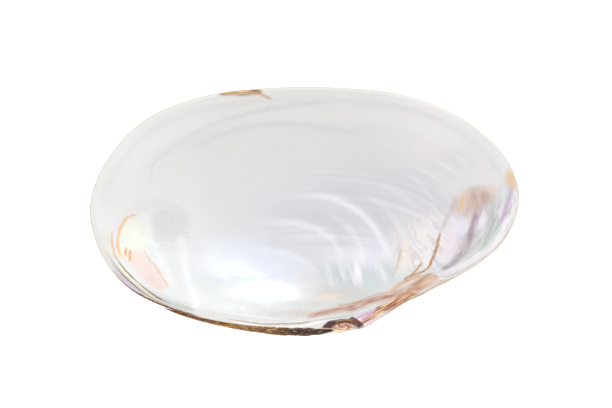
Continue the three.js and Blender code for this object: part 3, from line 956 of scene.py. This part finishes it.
def folded(finish, at, colour):
    """Painted shade and highlight on the folds round the deep of the hollow, petals in front of them and
    upright streaks at their foot.
    """
    nested = finish.joined(at.size * 44 + 0.5 * at.drift, at.inset * 0.03, 0).noise(1, 3, 0.6)
    # painted shade and painted highlight of the nested folds
    colour = streaked(colour, nested, zone(at, FOLDS_ZONE), *PAINTED_FOLD_STREAKS)
    petals = finish.joined(0.22 * at.x + 0.09 * at.y + at.drift, 0.05 * at.y, 4).noise(1, 3, 0.6)
    colour = colour.mixed(zone(at, PETALS_ZONE) * 0.7, petals.ramp(PETAL_TINTS))
    upright = finish.joined(0.34 * at.x + 0.08 * at.y, 0.05 * at.y, 0).noise(1, 3, 0.6)
    return streaked(colour, upright, zone(at, FOOT_ZONE), *FOOT_STREAKS)


def rippled(finish, colour, names, waver):
    """Each ripple is a painted highlight line with a broad painted shade on its outer side."""
    for name in names:
        offset, strength, share = finish.attribute(name)
        there = share.fade(0, 0.45) * share.fade(0.6, 1, 1, 0) * strength
        glow = abs(offset + 0.35 * waver).fade(0, 0.95, 1, 0) * there
        shade = offset.between(0.3, 1.5, 1.5, 6) * there
        # painted shade beside each ripple and painted highlight along it
        colour = colour.mixed(shade * 0.75, stain(*PAINTED_FOLD_SHADE))
        colour = colour.mixed(glow * 0.75, stain(*PAINTED_RIPPLE_HIGHLIGHT))
    return colour


def scarred(at, colour, speckle):
    """The back scar, with a dark speckle and painted glints: white specks where light catches its grains."""
    painted_sparkle = at.flat.noise(3, 2, 0.6)
    scar = at.ragged.distance(SCAR_CENTRE).fade(5, 9, 1, 0)
    colour = colour.mixed(speckle.fade(0.48, 0.66) * scar * 0.5, stain(196, 197, 198))
    # painted glints: white specks over the scar's grains
    return colour.mixed(painted_sparkle.fade(0.64, 0.72) * scar, stain(255, 255, 255))


def banded(finish, colour):
    for name, (points, _, stripes, first, second, strength, firmness, _) in BANDS.items():
        offset, there, share = finish.attribute(name)
        reach = lengths(np.array(points))[-1] / BRUSH_LENGTH
        seed = len(name)
        brush = finish.joined(offset * (0.7 * stripes), share * reach, seed).noise(1, 3, 0.6)
        core = (abs(offset) + 0.9 * (brush - 0.5)).fade(firmness, 1.6 - firmness, strength, 0) * there
        tint = finish.mixed(brush.fade(0.38, 0.62), stain(*first), stain(*second))
        colour = colour.mixed(core, tint)
    return colour


def marked(finish, at, colour, names, waver, speckle):
    """Thin marks, broken here and there."""
    broken = at.flat.noise(0.45, 3, 0.6).fade(0.25, 0.6, 0.6, 1)
    stops = [(k / len(TINTS), stain(*tint)) for k, tint in enumerate(TINTS)]
    for name in names:
        offset, there, tone = finish.attribute(name)
        core = (abs(offset + waver) + 0.8 * (speckle - 0.5)).fade(0.15, 1.35, 1, 0)
        colour = colour.mixed(core * there * broken, tone.ramp(stops, "CONSTANT"))
    return colour


def toothed(finish, at, colour, speckle):
    """The long tooth: brown edge, pearly fold, dark groove and cream blade, narrowing to the front."""
    tooth = at.x.between(-79.5, -73, -62, -57) * at.y.fade(27, 31, 1, 0)
    across = at.inset * (1 + 1.1 * at.x.fade(-72, -58)) + 0.5 * (speckle - 0.5)
    pearly = (at.x + at.y).fade(-60, -54).ramp(FOLD_TINTS)
    blade = finish.mixed(speckle.fade(0.42, 0.6), stain(248, 240, 222), stain(220, 232, 212))
    groove = stain(176, 150, 128)
    foot = stain(150, 104, 62)
    tint = stain(124, 82, 48)
    for start, end, layer in (
        (0.35, 0.65, pearly), (1.65, 1.9, groove), (2.05, 2.3, blade), (3.35, 3.55, foot),
    ):
        tint = finish.mixed(across.fade(start, end), tint, layer)
    return colour.mixed(tooth * across.fade(3.8, 4.2, 1, 0), tint)


def edged(finish, at, colour, speckle):
    """Worn shell under the arch at the beak, the tan edge of the rim, and the brown joint at the ligament."""
    beak = at.flat.scaled((1, 2, 0)).distance(ARCH_CENTRE)
    worn = at.flat.noise(0.8, 3, 0.65).ramp(WORN_TINTS)
    colour = colour.mixed(beak.fade(3.6, 4.8, 1, 0), worn)
    edge = 1 - (at.inset + 0.5 * (speckle - 0.5)).fade(0.12, 0.5)
    tan = finish.mixed(at.flat.noise(0.12, 2), stain(196, 170, 128), stain(238, 222, 186))
    seam = at.x.between(-74, -68, -52, -46) * at.y.fade(22, 27, 1, 0)
    joint = seam * (at.inset + 0.8 * (speckle - 0.5)).fade(0.5, 0.9, 1, 0)
    colour = colour.mixed(edge * 0.85, tan)
    brown = finish.mixed(speckle.fade(0.4, 0.6), stain(96, 56, 28), stain(176, 128, 74))
    return colour.mixed(joint, brown)


def nacre(layers):
    """Mother-of-pearl, with the stains, scars and tints of the inner face."""
    finish = Finish("nacre")
    at = inner_places(finish)
    colour = pearl(finish, at)
    colour = swept(finish, at, colour)
    colour = folded(finish, at, colour)
    waver = 2.4 * (at.flat.noise(0.35, 3, 0.6) - 0.5)
    colour = rippled(finish, colour, [name for name in layers if name.startswith("ripples")], waver)
    speckle = at.flat.noise(1.4, 3, 0.7)
    colour = scarred(at, colour, speckle)
    colour = banded(finish, colour)
    thin = [name for name in layers if name.startswith("marks")]
    colour = marked(finish, at, colour, thin, waver, speckle)
    colour = toothed(finish, at, colour, speckle)
    colour = edged(finish, at, colour, speckle)

    lines = finish.joined(at.size * 90, 0, 0).noise(1, 2, 0.5)
    fine = at.flat.noise(0.3, 2, 0.5)
    normal = (lines * 0.7 + fine * 0.3).relief(0.04, 0.4)
    matt = at.x.fade(-56, -42, 1, 0) * 0.25
    roughness = at.flat.noise(0.3, 3).fade(0.3, 0.7, 0.26, 0.36) + matt
    return finish.surface(
        Base_Color=colour, Roughness=roughness, Normal=normal, IOR=1.5,
        Thin_Film_Thickness=850, Thin_Film_IOR=1.62,
    )


def horny_skin():
    """The outside: olive to brown horny skin in growth bands, worn to chalky shell at the beak."""
    finish = Finish("horny skin")
    place = finish.rim_frame()
    size, _, worn = finish.attribute("growth")
    bands = finish.joined(size * 34, 0, 0).noise(1, 3, 0.65)
    colour = bands.ramp([
        (0.25, paint(62, 44, 24)), (0.42, paint(96, 72, 38)), (0.55, paint(128, 102, 56)),
        (0.72, paint(84, 62, 34)),
    ])
    aged = finish.mixed(size.fade(0.35, 0.9), paint(122, 116, 66), paint(66, 44, 26))
    colour = colour.mixed(0.4, aged)
    blotches = place.noise(0.08, 4, 0.6)
    colour = colour.mixed(blotches.fade(0.45, 0.7) * 0.5, paint(110, 96, 58))
    rays = place.scaled((0.3, 0.04, 0.3)).noise(1, 2, 0.5)
    colour = colour.mixed(rays.fade(0.5, 0.7) * 0.35, paint(58, 46, 28))
    ragged = place.noise(0.35, 4, 0.65)
    patchy = place.noise(0.11, 3, 0.6)
    wear = worn + 0.9 * (ragged - 0.5) + 1.4 * (patchy - 0.5)
    colour = colour.mixed(wear.fade(0.2, 0.5) * 0.7, paint(172, 140, 92))
    chalk = finish.mixed(place.noise(0.3, 4), paint(238, 230, 216), paint(204, 188, 160))
    tip = finish.mixed(ragged.fade(0.5, 0.6), paint(238, 206, 186), paint(122, 76, 40))
    chalk = chalk.mixed(place.distance(BEAK_TIP).fade(5, 9, 1, 0), tip)
    colour = colour.mixed(wear.fade(0.4, 0.62), chalk)
    along, up, _ = place.parts()
    scraped = along.fade(8, 20) * up.fade(34, 46, 1, 0) * size.fade(0.66, 0.86)
    colour = colour.mixed((size + 0.03 * ragged).fade(0.965, 1), paint(204, 178, 132))
    colour = colour.mixed(scraped * bands.fade(0.2, 0.5, 0.7, 1), paint(224, 204, 170))
    lines = finish.joined(size * 160, 0, 0).noise(1, 4, 0.7)
    normal = (lines + 0.4 * place.noise(1.2, 4, 0.7)).relief(0.25, 0.8)
    roughness = blotches.fade(0.3, 0.7, 0.42, 0.66)
    return finish.surface(Base_Color=colour, Roughness=roughness, Normal=normal)


def dried_ligament():
    """Dark brown horn, golden where it is thin, with fibres along it and black cracks."""
    finish = Finish("dried ligament")
    place = finish.rim_frame()
    along = place.parts()[0]
    length = along.fade(LIGAMENT_BACK, LIGAMENT_FRONT)
    colour = length.ramp([
        (0, paint(142, 90, 52)), (0.2, paint(138, 82, 42)), (0.35, paint(198, 140, 74)),
        (0.5, paint(178, 122, 66)), (0.72, paint(132, 84, 42)), (0.85, paint(74, 40, 18)),
        (1, paint(52, 26, 10)),
    ])
    fibres = place.scaled((0.16, 2.4, 2.4)).noise(1, 4, 0.7)
    colour = colour.mixed(fibres.fade(0.4, 0.68), paint(44, 20, 8))
    gold = place.scaled((0.4, 1.6, 1.6)).noise(1, 3, 0.6)
    golden = gold.fade(0.54, 0.66) * along.fade(-22, -8, 0.75, 0.45)
    colour = colour.mixed(golden, paint(212, 164, 96))
    pits = place.scaled((0.4, 1.1, 1.1)).noise(1, 4, 0.65)
    colour = colour.mixed(pits.fade(0.6, 0.7) * along.fade(-30, -12), paint(30, 14, 6))
    normal = (fibres + 0.6 * pits).relief(0.3, 0.9)
    roughness = fibres.fade(0.3, 0.7, 0.38, 0.75)
    return finish.surface(Base_Color=colour, Roughness=roughness, Normal=normal)


def pale_paper():
    finish = Finish("pale paper")
    place = finish.node("ShaderNodeTexCoord", {}, {}, "Object")
    tone = finish.mixed(place.noise(3, 2), paint(250, 250, 250), paint(252, 252, 252))
    glow = {"Emission_Color": (1, 1, 1, 1), "Emission_Strength": FLOOR_GLOW}
    return finish.surface(Base_Color=tone, Roughness=0.9, **glow)


# The studio, and the view: the point looked at in the rim's frame, how far the camera leans back, how far
# away it stands, and its lens
VIEW_CENTRE = Vector((-11.53, 46.03, 0))
VIEW_LEAN = math.radians(25)
VIEW_REACH = 596
VIEW_LENS = 100
VIEW_SENSOR = 36
FLOOR_SIZE = 4
FLOOR_GLOW = 0.6
BACKDROP = 0.86


def stand_camera():
    onward = Vector((0, math.sin(VIEW_LEAN), -math.cos(VIEW_LEAN)))
    up = Vector((0, math.cos(VIEW_LEAN), math.sin(VIEW_LEAN)))
    eye = LAID @ (VIEW_CENTRE - onward * VIEW_REACH) * MM + RIM_PLACE
    turn = Matrix((LAID @ Vector((1, 0, 0)), LAID @ up, LAID @ -onward)).transposed()
    bpy.ops.object.camera_add(location=eye, rotation=turn.to_euler())
    camera = bpy.context.object
    camera.data.lens = VIEW_LENS
    camera.data.sensor_width = VIEW_SENSOR
    camera.data.clip_start = 0.01
    bpy.context.scene.camera = camera


def hang_light(name, towards, away, size, power):
    """A square soft light at a distance in metres from the shell, facing it."""
    place = Vector(towards).normalized() * away
    turn = place.to_track_quat("Z", "Y").to_euler()
    bpy.ops.object.light_add(type="AREA", location=place, rotation=turn)
    light = bpy.context.object
    light.name = name
    light.data.size = size
    light.data.energy = power


def set_studio():
    bpy.ops.mesh.primitive_plane_add(size=FLOOR_SIZE, location=(0, 0, 0))
    floor = bpy.context.object
    floor.name = "floor"
    floor.data.materials.append(pale_paper())
    world = bpy.data.worlds.new("studio")
    bpy.context.scene.world = world
    world.use_nodes = True
    backdrop = world.node_tree.nodes["Background"]
    backdrop.inputs["Color"].default_value = (1, 1, 1, 1)
    backdrop.inputs["Strength"].default_value = BACKDROP
    hang_light("window light", (0.288, 0.86, 0.395), 0.9, 0.35, 2.8)
    hang_light("ceiling light", (-0.5, 0.1, 1), 1.2, 0.9, 2)
    bpy.context.scene.view_settings.view_transform = "Standard"


bpy.ops.object.select_all(action="DESELECT")
valve = make_valve()
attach(valve, "root")
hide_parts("valve")

bpy.ops.object.select_all(action="DESELECT")
ligament = make_ligament()
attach(ligament, "root")
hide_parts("ligament")

stand_camera()
set_studio()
══════════
- _Your goal_:
Select every line above that contains the word "from", and copy it.

- _The output_:
Continue the three.js and Blender code for this object: part 3, from line 956 of scene.py. This part finishes it.
    """A square soft light at a distance in metres from the shell, facing it."""